To the extent that a deeper understanding of ESTPs unite and mobilise new groups of actors, for example those with a shared regional interest in preventing certain tipping elements (e.g. the Arctic, or actors with livelihoods that depend on a thriving rainforest), new political coalitions may emerge that could differ from the well-established groups and their relationships in the regime complex for climate change. In some instances, existing actors might be reinforced in their shared positions, such as the Alliance of Small Island States (AOSIS). When AOSIS was formed more than 30 years ago, the concept of climate tipping points did not exist. Today, especially tipping points that can affect the speed and degree of sea level rise (e.g. the Greenland and West Antarctic ice sheets) have major implications for small islands’ climate vulnerability and are likely to strengthen the group’s identity and interests. In other cases, tipping points might lead to alliances between state and non-state actors.

The possibility of new actors emerging or existing actors adopting tipping-related positions also applies in various national and regional (e.g. European) contexts of climate policymaking. New alliances may try to shape domestic, regional and international policy to mitigate the impacts of tipping, in particular if they represent the interests of constituencies who will be negatively impacted by certain tipping points or by the immediate impacts of efforts to prevent tipping (Aklin and Mildenberger, 2020). Earth System tipping thus opens the possibility for new interest groups and actor coalitions to form, which could set in motion new political dynamics domestically and internationally.

In this context, the key task for the multitude of potential governance actors for ESTPs, including national and sub-national governments, international organisations, non-state actors, business actors, etc, consists of developing a sufficiently detailed understanding of ESTPs that allows them to assess the risks they present to the communities they represent. This understanding forms the foundation of each actor’s political interests, goals and strategies for engaging in governance processes. It is also a pre-condition for identifying partners with shared interests and forming coalitions. Raising interest in and creating political momentum for addressing specific tipping points – or the phenomenon of tipping points in general – will depend on the affected countries’ status in the negotiations, and their ability to influence other parties and negotiation groups.
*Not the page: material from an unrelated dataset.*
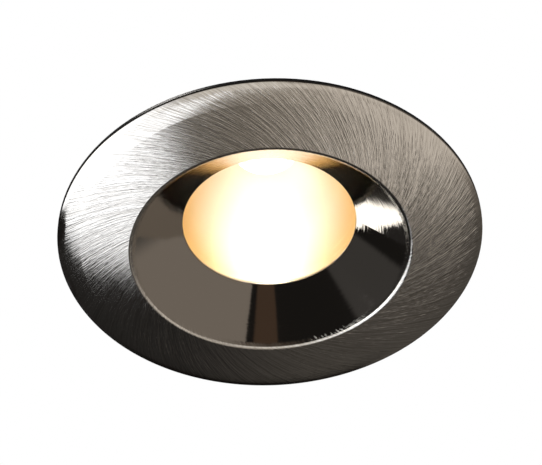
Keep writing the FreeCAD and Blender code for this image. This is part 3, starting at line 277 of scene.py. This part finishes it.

Different countries and political actors will care more about certain tipping points than others depending on the extent to which they expect to be impacted. Countries that expect to experience impacts of ESTPs in the near future (e.g. countries with tropical coral reefs or hosting a part of the Amazon rainforest) will likely be more interested in developing prevention measures, especially by increasing mitigation ambition globally, than countries without obvious or direct expected impacts. National-scale factors, such as changes in political leadership, will play a big role in shaping a country’s interests in tipping points, as the cases of Australia (Great Barrier Reef) and Brazil (Amazon rainforest) demonstrate. Mirroring existing patterns of climate politics, major emitters or beneficiaries of greenhouse gases are more likely to resist efforts to increase the speed and scale of mitigation. While the urgency of ensuring that we do not cross critical thresholds strengthens the case for rapid transformations to just and sustainable futures, actors with a vested interest in the status quo might – and already do – predictably engage with the topic of tipping points using an increasingly well-understood repertoire of delay and obstruction tactics (Lamb et al., 2020) to obscure or avoid engaging with needed structural changes, social challenges and environmental justice.

This includes the strategic creation and distribution of mis- and disinformation, sowing doubts regarding the science of ESTPs and shaping public opinion to prevent the passing of policy response measures. The long time horizons and non-linearity of many tipping elements invite arguments that these are not the most pressing issues of the day, that anticipated impacts are exaggerated, while scientific uncertainties can be exploited to advocate for more knowledge rather than action. At the same time, actors can use climate tipping points to spread fatalistic ideas that also inhibit effective responses. Fatalists would (and already do) argue that preventive action regarding tipping processes is pointless because massive impacts are already inevitable. Since these tactics of delay and disempowerment can be anticipated, it is possible to attempt ‘public inoculation’ and ‘prebunking’ against misinformation (Lewandowsky and van der Linden, 2021).